This is the first instance of an economic contraction for the country in at least four decades, and also the first GDP decline since India began publishing quarterly numbers in 1996. In the January-March quarter of this year, the economy had grown by 3.1 per cent year-on-year — the lowest rate in over 17 years — and by 5.2 per cent in the June quarter of 2019-20. The rate of India's GDP growth had declined from 6.1 per cent in FY19 to 4.2 per cent in FY20, the slowest in 11 years.

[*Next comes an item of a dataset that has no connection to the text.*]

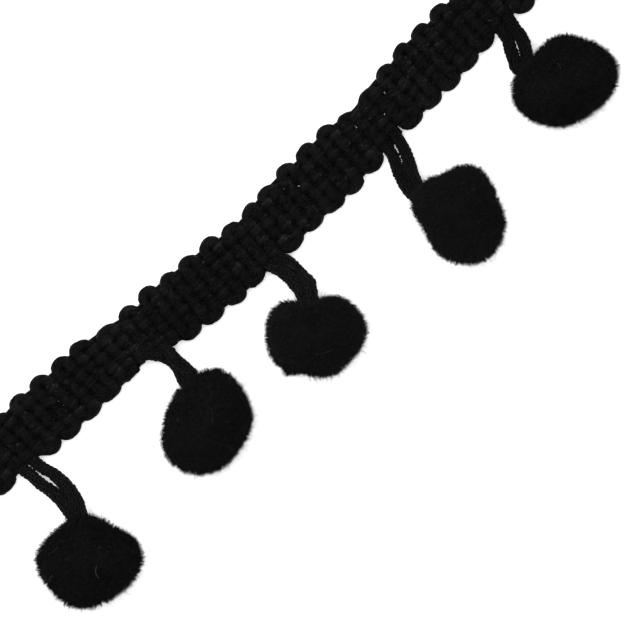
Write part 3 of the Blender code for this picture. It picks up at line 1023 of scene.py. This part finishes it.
def even_directions(count, rng, jitter):
    """Unit directions spread evenly over a ball by a golden spiral, then shaken a little."""
    i = np.arange(count)
    z = 1 - 2 * (i + 0.5) / count
    angle = i * math.pi * (3 - math.sqrt(5))
    level = np.sqrt(1 - z**2)
    unit = np.stack([np.cos(angle) * level, np.sin(angle) * level, z], axis=1)
    return normalised(unit + rng.normal(0, jitter, unit.shape))


def nearest(unit, centres):
    """For each unit direction, the number of the nearest of the centres."""
    found = np.empty(len(unit), int)
    for start in range(0, len(unit), 2000):
        part = unit[start : start + 2000]
        found[start : start + 2000] = np.argmax(part @ centres.T, axis=1)
    return found


def build_pompom(number, ball, drop, material):
    """A dense cut pile that stands in clumps, with fine fuzz, locks and curls."""
    rng = np.random.default_rng(300 + number)
    neck = neck_direction(drop)
    clumps = even_directions(CLUMPS_PER_BALL, rng, CLUMP_JITTER)
    lift = rng.normal(0, 1, CLUMPS_PER_BALL) * CLUMP_LIFT
    clump_tint = np.clip(rng.normal(1, CLUMP_TINT_SPREAD, CLUMPS_PER_BALL), 0.6, 1.5)
    yarns = Yarns()

    tip_out = rng.normal(PILE_TIP_OUT, PILE_TIP_SPREAD, PILE_FIBRES)
    unit = even_directions(PILE_FIBRES, rng, PILE_JITTER)
    clump = nearest(unit, clumps)
    root = ball_points(ball, neck, unit, CORE_DEPTH)
    towards = normalised(unit + (clumps[clump] - unit) * CLUMP_LEAN)
    tip = ball_points(ball, neck, towards, 0.0) + towards * (tip_out + lift[clump])[:, None]
    tip += rng.normal(0, PILE_TIP_SHAKE, tip.shape)
    keep = tip[:, 2] > 0.03 * MM
    tint = ball.tone * rng.uniform(*PILE_TINT, keep.sum()) * clump_tint[clump[keep]]
    build_fibres(yarns, root[keep], tip[keep], PILE_TAPER, tint)
    build_halo(yarns, ball, neck, rng)
    build_locks(yarns, number, ball, neck, rng)
    build_curls(yarns, number, ball, neck, rng)
    node = f"pompom_{number}"
    yarns.piece(f"{node}_pile", material, node)


def build_fibres(yarns, root, tip, taper, tint=None):
    """Straight cut fibres of the pile's thickness, from root to tip."""
    radius = PILE_FIBRE_RADIUS * np.array(taper)[None, :] * np.ones((len(root), 1))
    routes = np.stack([root, tip], axis=1)
    yarns.round_tubes(routes, radius, 3, any_frame, tip=True, tint=tint)


def build_halo(yarns, ball, neck, rng):
    """Fine crimped fibres that stand off the pile, tinted pale as painted sheen."""
    unit = even_directions(HALO_FIBRES, rng, CLUMP_JITTER)
    start = ball_points(ball, neck, unit, HALO_DEPTH)
    keep = start[:, 2] > 0.6 * MM
    unit, start = unit[keep], start[keep]
    outward = np.linspace(1.0, 0.3, HALO_STEPS)[:, None]
    crimp = rng.normal(0, HALO_CRIMP, (len(unit), HALO_STEPS, 3))
    walk = normalised(unit[:, None] * outward + crimp)
    length = (0.30 + rng.gamma(2.0, HALO_LENGTH, (len(unit), 1, 1))) * MM
    routes = start[:, None] + np.cumsum(walk * length / HALO_STEPS, axis=1)
    routes = np.concatenate([start[:, None], routes], axis=1)
    radius = FUZZ_RADIUS * np.linspace(1.0, 0.6, HALO_STEPS + 1) * np.ones((len(unit), 1))
    tint = rng.uniform(*HALO_SHEEN_TINT, len(unit))
    yarns.round_tubes(routes, radius, 3, any_frame, tip=True, tint=tint)


def build_locks(yarns, number, ball, neck, rng):
    """Locks of pile that were cut longer and stick out at the side."""
    for lock in (lock for lock in LOCKS if lock.pompom == number):
        angle = math.radians(lock.deg)
        middle = np.array([math.cos(angle), math.sin(angle), 0.0])
        unit = normalised(middle + rng.normal(0, 0.05, (lock.fibres, 3)))
        root = ball_points(ball, neck, unit, CORE_DEPTH)
        reach = lock.reach * MM * rng.uniform(0.4, 1.0, (lock.fibres, 1))
        tip = ball_points(ball, neck, unit, 0.0) + (middle * 0.5 + unit * 0.5) * reach
        tip += rng.normal(0, 0.07 * MM, tip.shape)
        build_fibres(yarns, root, tip, LOCK_TAPER)


def build_curls(yarns, number, ball, neck, rng):
    """Loose fibres that lie curled on the pile: most as dark as the pile, a few pale."""
    unit = even_directions(CURLS_PER_BALL, rng, 0.3)
    pale = rng.random(CURLS_PER_BALL) < PALE_CURLS
    tint = np.where(pale, PALE_CURL_TINT, rng.uniform(*CURL_TINT, CURLS_PER_BALL))
    keep = unit[:, 2] > 0.1
    unit, tint = unit[keep], tint[keep]
    start = ball_points(ball, neck, unit, -0.10 * MM)
    level = normalised(np.cross(unit, rng.normal(size=unit.shape)))
    aside = np.cross(unit, level)
    steady = rng.normal(0, 0.5, (len(unit), 1)) * np.arange(CURL_STEPS)
    heading = steady + np.cumsum(rng.normal(0, 0.5, (len(unit), CURL_STEPS)), axis=1)
    step = rng.uniform(0.06, 0.16, (len(unit), 1, 1)) * MM
    cos, sin = np.cos(heading)[..., None], np.sin(heading)[..., None]
    walk = level[:, None] * cos + aside[:, None] * sin
    routes = start[:, None] + np.cumsum(walk * step, axis=1)
    yarns.round_tubes(routes, CURL_RADIUS, 3, any_frame, tint=tint)
    for curl in (curl for curl in CURLS if curl.pompom == number):
        route, tint = seen_curl(ball, curl)[None], np.array([curl.tint])
        yarns.round_tubes(route, SEEN_CURL_RADIUS, 4, any_frame, tint=tint)


def seen_curl(ball, curl):
    """Route of one of the photograph's curls, over the dome of its ball."""
    t = np.linspace(-1, 1, 9)[:, None]
    angle = math.radians(curl.deg)
    along = np.array([math.cos(angle), math.sin(angle)])
    aside = np.array([-along[1], along[0]])
    level = np.array([curl.x, curl.y]) + along * t * curl.half + aside * t**2 * curl.bend
    from_middle = np.linalg.norm(level - [ball.x, ball.y], axis=1, keepdims=True)
    dome = np.sqrt(np.clip(1 - (from_middle / ball.radius) ** 2, 0, 1))
    height = (BALL_CENTRE_HEIGHT + dome * BALL_HEIGHT / 2) / MM + SEEN_CURL_HEIGHT
    return np.concatenate([level, height], axis=1) * MM


def build_core(number, ball, drop, material):
    """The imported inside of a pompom, dark, and dented between the clumps of pile."""
    rng = np.random.default_rng(400 + number)
    neck = neck_direction(drop)
    node = f"pompom_{number}"
    mesh = bpy.data.meshes.new(f"{node}_core")
    bm = bmesh.new()
    bmesh.ops.create_icosphere(bm, subdivisions=CORE_SUBDIVISIONS, radius=1.0)
    unit = np.array([vert.co.normalized()[:] for vert in bm.verts])
    clumps = even_directions(CLUMPS_PER_BALL, rng, CLUMP_JITTER)
    closeness = np.max(unit @ clumps.T, axis=1)
    dent = np.clip((1 - closeness) / CORE_DENT_SPREAD, 0, 1) * CORE_DENT
    points = ball_points(ball, neck, unit, CORE_DEPTH - CORE_UNDER_ROOTS)
    points -= unit * dent[:, None]
    points[:, 2] = np.maximum(points[:, 2], 0.05 * MM)
    for vert, point in zip(bm.verts, points):
        vert.co = point
    bm.to_mesh(mesh)
    bm.free()
    mesh.shade_smooth()
    mesh.materials.append(material)
    place_piece(mesh, node)


# ---- stage ----

TABLE_HALF_SIDE = 0.6
TABLE_WHITE = 0.93
TABLE_GLOW = 0.37
STUDIO_LIGHT = 0.95
SOFTBOX_SIZE = 1.2
SOFTBOX_POWER = 14.0
SOFTBOX_PLACE = (-0.08, 0.45, 1.25)


def build_stage():
    mesh = bpy.data.meshes.new("floor")
    corners = [(-1, -1), (1, -1), (1, 1), (-1, 1)]
    mesh.from_pydata(
        [(x * TABLE_HALF_SIDE, y * TABLE_HALF_SIDE, 0) for x, y in corners], [], [(0, 1, 2, 3)]
    )
    floor = bpy.data.objects.new("floor", mesh)
    bpy.context.scene.collection.objects.link(floor)
    material = bpy.data.materials.new("white_table")
    material.use_nodes = True
    shader = material.node_tree.nodes["Principled BSDF"]
    set_inputs(shader, {"Base Color": (TABLE_WHITE, TABLE_WHITE, TABLE_WHITE, 1)})
    set_inputs(shader, {"Roughness": 0.9, "Specular IOR Level": 0.1})
    set_inputs(shader, {"Emission Color": (1, 1, 1, 1), "Emission Strength": TABLE_GLOW})
    mesh.materials.append(material)

    world = bpy.data.worlds.new("studio")
    bpy.context.scene.world = world
    world.use_nodes = True
    background = world.node_tree.nodes["Background"]
    set_inputs(background, {"Color": (1, 1, 1, 1), "Strength": STUDIO_LIGHT})

    light = bpy.data.lights.new("softbox", "AREA")
    light.shape = "SQUARE"
    light.size = SOFTBOX_SIZE
    light.energy = SOFTBOX_POWER
    box = bpy.data.objects.new("softbox", light)
    box.location = SOFTBOX_PLACE
    box.rotation_euler = (-Vector(SOFTBOX_PLACE)).to_track_quat("-Z", "Y").to_euler()
    bpy.context.scene.collection.objects.link(box)


def build_camera():
    camera = bpy.data.cameras.new("camera")
    camera.sensor_width = SENSOR_WIDTH
    camera.lens = SENSOR_WIDTH * CAMERA_HEIGHT / VIEW_WIDTH
    camera.clip_start, camera.clip_end = 0.01, 10
    obj = bpy.data.objects.new("camera", camera)
    place = Matrix.Translation((VIEW_X, VIEW_Y, CAMERA_HEIGHT))
    obj.matrix_world = place @ Matrix.Rotation(-math.radians(VIEW_TURN_DEG), 4, "Z")
    bpy.context.scene.collection.objects.link(obj)
    bpy.context.scene.camera = obj


# ---- the trim ----


def build_heading():
    yarn = fibre_material(
        "black_weft", dark=0.0018, light=0.0058, roughness=0.5, sheen=0.01,
        streaks_around=4.0, bump=0.12,
    )
    rng = np.random.default_rng(21)
    cord = weft_cord()
    weft = Yarns()
    build_weft(weft, cord)
    weft.piece("heading_weft", yarn, "heading")
    chains = Yarns()
    build_chains(chains, rng)
    build_fillers(chains)
    chains.piece("heading_chains", yarn, "heading")
    loose = Yarns()
    build_loose_plies(loose, cord, LOOSE_PLIES, rng)
    build_loose_loops(loose, LOOSE_LOOPS, rng)
    build_fuzz(loose, cord, WEFT_FUZZ, rng)
    loose.piece("heading_fibres", yarn, "heading")


def build_drops():
    chainette = fibre_material(
        "black_chainette", dark=0.0025, light=0.0085, roughness=0.5, sheen=0.01,
        streaks_around=4.0, bump=0.2,
    )
    pile = fibre_material(
        "black_pile", dark=0.0056, light=0.0118, roughness=0.8, sheen=0.0,
        streaks_around=2.0, bump=0.1,
    )
    for number, (drop, ball) in enumerate(zip(DROPS, BALLS), start=1):
        build_drop_cord(number, drop, ball, chainette)
        build_core(number, ball, drop, pile)
        build_pompom(number, ball, drop, pile)


build_camera()
build_stage()
build_heading()
build_drops()
bpy.context.scene.view_settings.view_transform = "Standard"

Gross value added (GVA) for the country declined by 22.8 per cent, manufacturing by 39.3 per cent, and mining by 23.3 per cent. Gross fixed capital formation (GFCF) contracted 52.9%, electricity 7 per cent, and construction activities 50.3 per cent. Agriculture and allied activities, meanwhile, were a bright spot, growing 3.4 per cent during the quarter.
India is not alone in reporting dismal GDP numbers. Even as China managed to buck the trend and, in fact, see an expansion of 3.20 per cent during the April-June quarter, the UK’s economy shrank 21.7 per cent, Germany’s by 10.10 per cent, and the US’ by 9.10 per cent.

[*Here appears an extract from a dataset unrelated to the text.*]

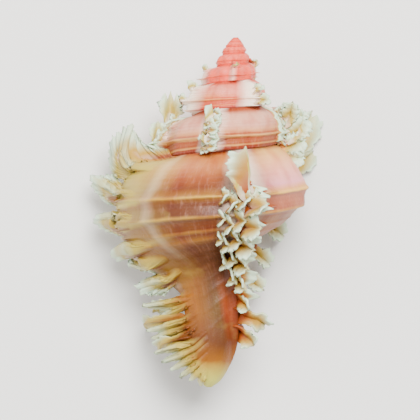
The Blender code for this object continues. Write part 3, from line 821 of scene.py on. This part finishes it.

The official figures were broadly in line with estimates by various agencies, all of which had forecast a decline in GDP during the quarter, though they had different in the extent of drop — from 15 per cent to 35 per cent.

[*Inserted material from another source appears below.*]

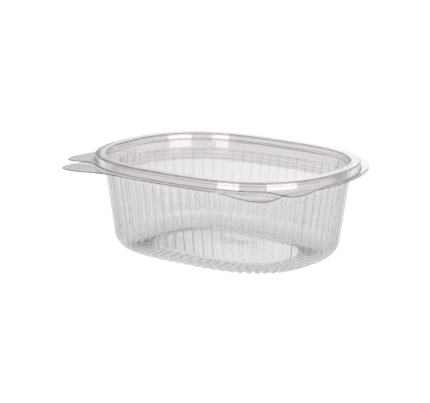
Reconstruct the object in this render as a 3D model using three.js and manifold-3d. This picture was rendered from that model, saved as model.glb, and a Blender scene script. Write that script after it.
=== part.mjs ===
// Clear hinged-lid meal container: an oval tub with fluted walls and a shallow recessed lid that
// shuts over the tub's rim. Both halves are thin clear sheet, folded together along the long back
// side. Millimetres, +Z up, front (the side with the finger tabs) towards -Y, lid shut.
import * as THREE from 'three';
import { mergeVertices } from 'three/addons/utils/BufferGeometryUtils.js';
import Module from 'manifold-3d';

const wasm = await Module();
wasm.setup();

// Plan outline of the lid ridge's outer top edge, a rounded oval:
// |x / HALF_LENGTH| ^ LENGTH_POWER + |y / HALF_WIDTH| ^ WIDTH_POWER = 1
const HALF_LENGTH = 90;
const HALF_WIDTH = 70.55;
const LENGTH_POWER = 2.93;
const WIDTH_POWER = 2.34;

const SHEET = 0.5; // thickness of the formed sheet
const EDGE_BEVEL = 0.6; // small rounding where the sheet turns a corner

// Heights of the shut container
const RIDGE_TOP_Z = 66.3;
const LID_FLANGE_Z = 60.7; // underside of the lid's flange
const TUB_FLANGE_Z = 59.15; // underside of the tub's flange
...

Former chief statistician Pronab Sen had projected a GDP contraction of 25 per cent to 35 per cent but cautioned that the NSO might come up with a much lower contraction (15-16 per cent) because corporate data would be used as proxy for the informal sector.
ICRA Principal Economist Aditi Nayar, who had estimated a 25 per cent fall, had said: “We caution that the divergence in the performance of the formal and informal sectors might not get fully represented in the GDP data, given the lack of adequate proxies for the latter.”
Economists surveyed by Bloomberg as of Friday had estimated a 19.2 per cent GDP decline in the quarter. Bloomberg had quoted HSBC Holdings Plc Chief India Economist Pranjul Bhandari as saying: “The statistics office could announce GDP contraction of 17.5% year-on-year, which could subsequently be revised to a 25 per cent contraction when the informal sector survey is available.”
The lockdown and the gradual unlock in several states contributed to a sharp 40.7 per cent year-on-year contraction in manufacturing volumes, according to ICRA’s Nayar.
India Ratings had projected a 17.03 per cent fall. “Business disruption from March to May has been so severe for production, supply/trade, and activities, especially in sectors like aviation, tourism, hotels and hospitality, that FY21 GDP growth is expected to contract for the first time since FY80,” said India Ratings Chief Economist Devendra Pant.